1: Aim high and spend a bunch of cash.

Richard Pitino is a name we’ve heard as a possibility for the USF job long before today, but that was before his program was 13-2 and likely heading for the NCAA Tournament this year. He’d cost a bunch of cash (his $1 million buyout alone from Minnesota makes this unlikely), but if USF could get a big basketball booster to write the check it’s possible. Believe it or not, you can argue there’s more of a booster base for a basketball coaching move at USF than a football move, because football moves cost more.

The last time USF did this was the hiring of Lee Rose in 1980, who previously got UNC-Charlotte and Purdue to the Final Four. He had a lot of success in Tampa, but finished fourth in the Sun Belt five straight years before a seventh place in his final season. He got the Brahmans to three NIT’s, but never the Big Dance.

2: Find a guy that can invest enthusiasm and give you an identity.

David Grace is another name we’ve heard for awhile, partially because of his being an assistant at UCLA while Mark Harlan was there. But his life story is what makes him so compelling, especially in a town with deep military ties like Tampa. 20 years enlisted in the Air Force, followed by some top-flight recruiting for the Bruins after stops at Sacramento State, the other USF in San Francisco, and at Oregon State as an assistant for President Obama’s brother-in-law Craig Robinson.

His unusual path and ability to recruit make him an attractive candidate, and he might be able to lean on his brothers down the street at MacDill AFB to help fill some seats on nights when it gets a bit lean in the Sun Dome. Plus he gives you an identity and a story to help sell to the national media as well as potential recruits.

But is that enough to get him to Tampa? He’s clearly a guy with a future... would he want his first step to be here?

3. Recruit a top-flight assistant.

Chris Caputo has been the right hand of Jim Larranaga for 15 years, and is the top assistant for the Miami Hurricanes, who have had tremendous success since Coach L came to Coral Gables. He’s a well-known and liked basketball guy that has been a part of a renaissance for The U, and helped get George Mason (GEORGE MASON!!) to the Final Four.

But he’s clearly a guy that’s taking the long-view on his first head coaching job, and turned down the Delaware job already last year. Here’s what Larranaga has said about him:

Sounds exactly like the kind of guy USF needs. But could USF convince him to take the job? That’s the question.

4: Retread.

Anthony Grant is on the bench as an assistant to his former Florida Gators boss Billy Donovan for the Durant-less Oklahoma City Thunder this season.
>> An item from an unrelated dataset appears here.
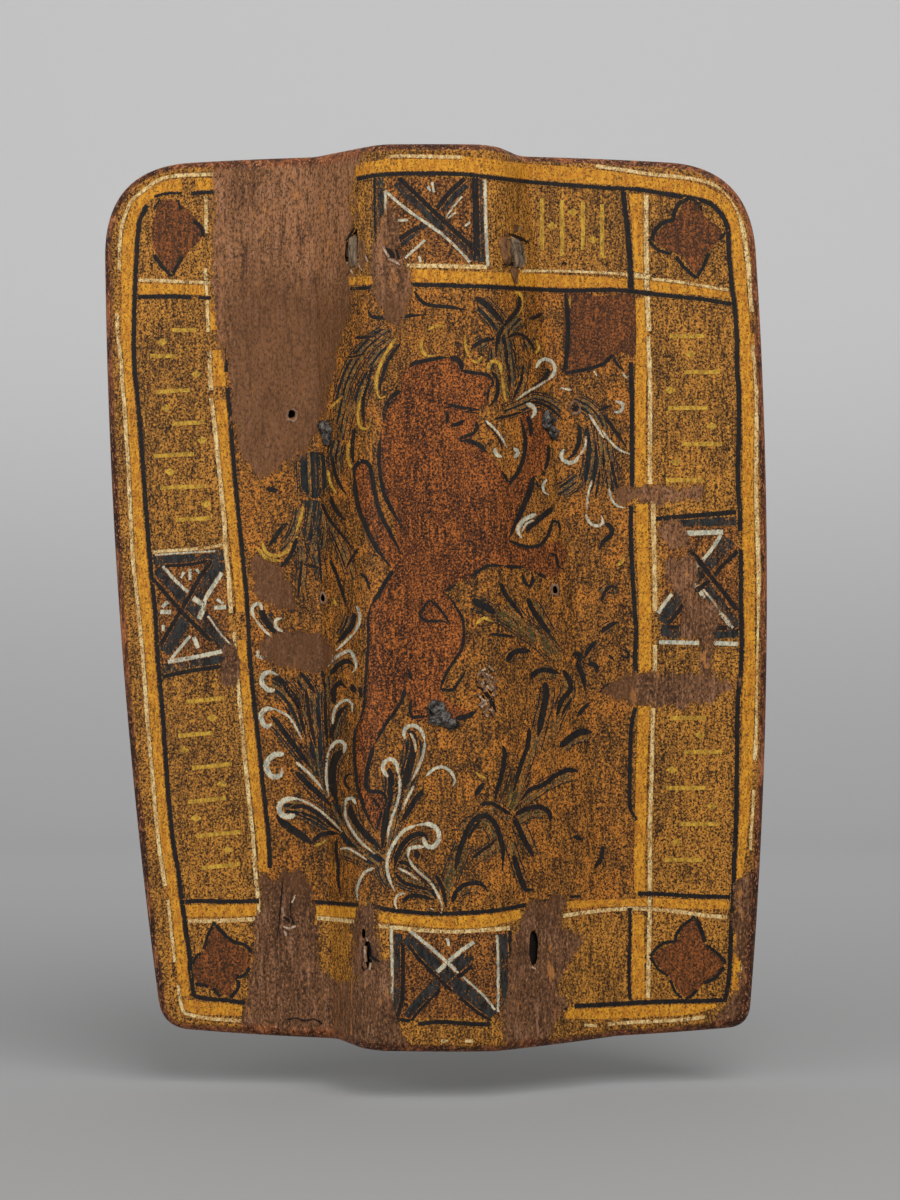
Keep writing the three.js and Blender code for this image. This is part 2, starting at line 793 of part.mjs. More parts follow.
// The shape's first axis becomes Y and its second Z.
stemGeometry.applyMatrix4(
  new THREE.Matrix4().makeBasis(
    new THREE.Vector3(0, 1, 0),
    new THREE.Vector3(0, 0, 1),
    new THREE.Vector3(1, 0, 0),
  ),
);
const stemSolid = [pegCutter, ...nailCutters].reduce(
  (rest, cutter) => rest.subtract(cutter),
  toSolid(stemGeometry),
);
addPiece("handle_stem", toGeometry(stemSolid), colours.oldWood, 0.7);

// The leather sleeve round the stem where the hand closes.
function roundedRectangle(path, width, height, radius) {
  const x = width / 2 - radius;
  const y = height / 2 - radius;
  path.absarc(x, y, radius, 0, Math.PI / 2);
  path.absarc(-x, y, radius, Math.PI / 2, Math.PI);
  path.absarc(-x, -y, radius, Math.PI, 1.5 * Math.PI);
  path.absarc(x, -y, radius, 1.5 * Math.PI, 2 * Math.PI);
  path.closePath();
  return path;
}

const sleeveInner = { width: stem.width + 2 * fit.seat, depth: stem.depth + 2 * fit.seat };
const sleeveShape = roundedRectangle(
  new THREE.Shape(),
  sleeveInner.width + 2 * grip.leather,
  sleeveInner.depth + 2 * grip.leather,
  grip.corner,
);
sleeveShape.holes.push(
  roundedRectangle(new THREE.Path(), sleeveInner.width, sleeveInner.depth, grip.corner - grip.leather),
);
const sleeve = new THREE.ExtrudeGeometry(sleeveShape, {
  depth: 2 * grip.halfLength,
  bevelEnabled: false,
  curveSegments: 5,
});
sleeve.translate(0, 0, -grip.halfLength);
addPiece("grip_sleeve", sleeve, colours.leather, 0.6);

const pegLength = crossbar.depth + peg.proud;
const pegGeometry = new THREE.CylinderGeometry(peg.diameter / 2, peg.diameter / 2, pegLength, 16);
pegGeometry.translate(0, pegLength / 2 - crossbarBack, crossbar.centre);
addPiece("handle_peg", pegGeometry, colours.wood, 0.75);

// Nails: a faceted head behind, a square shank and a point folded down on the painted face

function nailGeometry(place, seatBack) {
  const facePoint = new THREE.Vector3(place.x, depthY(place.x, place.z, depth.face), place.z);
  const normal = faceNormal(place.x, place.z);
  const headBase = seatBack + fit.seat;
  const headGeometry = new THREE.CylinderGeometry(
    nail.shank / 2,
    nail.head / Math.SQRT2,
    nail.headRise,
    4,
  );
  headGeometry.rotateY(Math.PI / 4);
  headGeometry.translate(place.x, headBase + nail.headRise / 2, place.z);

  const shankFront = facePoint.y - nail.clinchThickness / 2 - fit.seat;
  const shankGeometry = new THREE.BoxGeometry(nail.shank, headBase + nail.headRise / 2 - shankFront, nail.shank);
  shankGeometry.translate(place.x, (headBase + nail.headRise / 2 + shankFront) / 2, place.z);

  const down = new THREE.Vector3(Math.sin(place.turn), 0, -Math.cos(place.turn));
  down.addScaledVector(normal, -down.dot(normal)).normalize();
  const across = new THREE.Vector3().crossVectors(normal, down);
  const lift = fit.seat + nail.clinchThickness / 2 + nail.shank / 4;
  const basis = new THREE.Matrix4().makeBasis(across, normal, down);
  basis.setPosition(facePoint.clone().addScaledVector(normal, lift));
  const knuckleGeometry = new THREE.BoxGeometry(nail.clinchWidth, nail.clinchThickness, nail.knuckle);
  knuckleGeometry.applyMatrix4(basis);
  const pointGeometry = new THREE.CylinderGeometry(nail.shank / 3, nail.clinchWidth / Math.SQRT2, nail.clinchLength, 4);
  pointGeometry.rotateY(Math.PI / 4);
  pointGeometry.scale(1, 1, nail.clinchThickness / nail.clinchWidth);
  pointGeometry.rotateX(Math.PI / 2);
  pointGeometry.translate(0, 0, nail.clinchLength / 2 - nail.knuckle / 2);
  pointGeometry.applyMatrix4(basis);
  const joined = toSolid(shankGeometry)
    .add(toSolid(headGeometry))
    .add(toSolid(knuckleGeometry))
    .add(toSolid(pointGeometry));
  return toGeometry(joined);
}

const nailSeats = {
  nail_left: crossbarBack,
  nail_right: crossbarBack,
  nail_foot: wingY - ridge.height + depth.backHide + fit.seat + stem.footDepth,
};
for (const [name, place] of Object.entries(nailPlaces)) {
  addPiece(name, nailGeometry(place, nailSeats[name]), colours.iron, 0.55, 0.8);
}

// Thongs: a strip behind the ridge, doubled where it goes through the slots

function thongShape(place) {
  const legHalf = thong.thickness;
  const shape = new THREE.Shape();
  const ends = [
    { x: place.leftX, proud: place.leftProud },
    { x: place.rightX, proud: place.rightProud },
  ];
  const legs = ends.map((end, index) => {
    const slotEdge = end.x + (index === 0 ? slot.width / 2 : -slot.width / 2);
    const wallBehind = [-thong.width / 2, thong.width / 2].map((up) =>
      depthY(slotEdge, place.z + up, -depth.backHide),
    );
    return {
      x: end.x,
      behind: Math.max(...wallBehind) + thong.room + thong.thickness,
      before: depthY(end.x, place.z, depth.face) - end.proud,
    };
  });
  const [left, right] = legs;
  const round = thong.thickness / 2;
  shape.moveTo(left.x - legHalf, left.behind - round);
  shape.lineTo(left.x - legHalf, left.before + round);
  shape.lineTo(left.x - legHalf + round, left.before);
  shape.lineTo(left.x + legHalf - round, left.before);
  shape.lineTo(left.x + legHalf, left.before + round);
  shape.lineTo(left.x + legHalf, left.behind - thong.thickness);
  shape.lineTo(right.x - legHalf, right.behind - thong.thickness);
  shape.lineTo(right.x - legHalf, right.before + round);
  shape.lineTo(right.x - legHalf + round, right.before);
  shape.lineTo(right.x + legHalf - round, right.before);
  shape.lineTo(right.x + legHalf, right.before + round);
  shape.lineTo(right.x + legHalf, right.behind - round);
  shape.lineTo(right.x + legHalf - round, right.behind);
  shape.lineTo(left.x - legHalf + round, left.behind);
  shape.closePath();
  return shape;
}

for (const [name, place] of Object.entries(thongPlaces)) {
  const geometry = extrusionAlongZ(thongShape(place), thong.width, 0);
  geometry.translate(0, 0, place.z);
  addPiece(name, geometry, colours.rawhide, 0.7);
}

export default pavise;
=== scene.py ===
"""Looks of a small hand pavise: the painted face, hide, wooden core, handle, irons and thongs.

Places on the face are given in pixels of the 900 by 1200 photograph and laid on the curved face.
Other lengths are in millimetres until a mesh is written, and every mesh is in metres.
"""
import math

import bmesh
import bpy
import numpy as np
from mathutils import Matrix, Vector, noise


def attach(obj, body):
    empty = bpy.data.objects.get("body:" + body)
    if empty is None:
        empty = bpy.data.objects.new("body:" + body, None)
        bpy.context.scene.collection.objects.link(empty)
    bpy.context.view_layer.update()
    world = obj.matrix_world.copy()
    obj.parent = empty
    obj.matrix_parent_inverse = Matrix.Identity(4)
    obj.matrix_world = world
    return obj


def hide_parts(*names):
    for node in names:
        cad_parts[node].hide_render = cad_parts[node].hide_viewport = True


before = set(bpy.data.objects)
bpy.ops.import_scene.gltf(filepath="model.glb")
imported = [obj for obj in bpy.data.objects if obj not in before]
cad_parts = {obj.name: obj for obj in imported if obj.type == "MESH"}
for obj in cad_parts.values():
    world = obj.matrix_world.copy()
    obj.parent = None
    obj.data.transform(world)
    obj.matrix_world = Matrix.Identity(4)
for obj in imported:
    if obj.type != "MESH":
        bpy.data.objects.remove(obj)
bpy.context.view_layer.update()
bpy.ops.object.select_all(action="DESELECT")
MM = 0.001

# The wall: a wooden core between two hides, with the paint in front
FACE = 7.5
HIDE_OUTER = 6.4
BACK = 6.2
TURNOVER = 16.0
WING_Y = -15.5
SWEEP = 16.0
REACH = 209.0
TOP = 228.8
LOWEST = 304.0
RIDGE_HEIGHT = 40.0
BASE_RADIUS = 14.0
CREST_RADIUS = 18.0
STEEPEST = math.radians(68)
LEFT_BASE = (-80.0, -68.0)
LEFT_CREST = (-26.0, -28.0)
RIGHT_CREST = (20.0, 30.0)
RIGHT_BASE = (58.0, 114.0)

# The camera: level, in front of the face, and the plane that the scale holds for
CAMERA = (8.0, -1607.0, -40.0)
MIDDLE_PIXEL = (450.0, 600.0)
MM_PER_PIXEL = 0.615
SCALE_PLANE_Y = -7.0
PIXELS_PER_UNIT_SLOPE = (SCALE_PLANE_Y - CAMERA[1]) / MM_PER_PIXEL
IMAGE_HEIGHT = 1200
SENSOR = 36.0

# How often a point on a surface is corrected until it settles
FOOT_ROUNDS = 24
SIGHT_ROUNDS = 8


def line_at(line, z):
    return line[0] + (line[1] - line[0]) * (TOP - z) / (TOP + LOWEST)


def flank_rise(along, width):
    """How far the ridge rises at a distance along a flank: a hollow round, a slope and a full round."""
    room = (width - RIDGE_HEIGHT / math.tan(STEEPEST)) / math.tan(STEEPEST / 2)
    both = np.minimum(BASE_RADIUS + CREST_RADIUS, room)
    share = both / (BASE_RADIUS + CREST_RADIUS)
    squared = width ** 2 - RIDGE_HEIGHT * (2 * both - RIDGE_HEIGHT)
    angle = 2 * np.arctan(RIDGE_HEIGHT / (width + np.sqrt(squared)))
    base = BASE_RADIUS * share
    crest = CREST_RADIUS * share
    left = width - along
    low = base - np.sqrt(np.maximum(base ** 2 - along ** 2, 0))
    high = RIDGE_HEIGHT - crest + np.sqrt(np.maximum(crest ** 2 - left ** 2, 0))
    slope = base * (1 - np.cos(angle)) + (along - base * np.sin(angle)) * np.tan(angle)
    rise = np.where(left < crest * np.sin(angle), high, slope)
    rise = np.where(along < base * np.sin(angle), low, rise)
    return np.where(along <= 0, 0, np.where(left <= 0, RIDGE_HEIGHT, rise))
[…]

He was fired at Alabama in 2015, but knows basketball in this state as well as anyone.

Grant went to two NCAA’s in three years at VCU, got a win over Duke in the tournament, and won the CAA regular season title in all three seasons for the Rams. He got to the NCAA’s just once for the Crimson Tide.

He’s also the only man that’s been on this list multiple times. We heard he was basically offered the USF job when Greenberg left in 2003, but chose not to take it. He got his name floated again when McCullum left. And again when Stan Heath left (if he had gotten fired at Alabama... that happened a year later).

He might be the guy that can turn it around, and will have learned things from his previous stops about how to deal with expectations in a forlorn program (Alabama) but also about how to win (Florida).

But he might only have one more chance at the apple in the big chair. Is he willing to cast what might be his final lot with USF?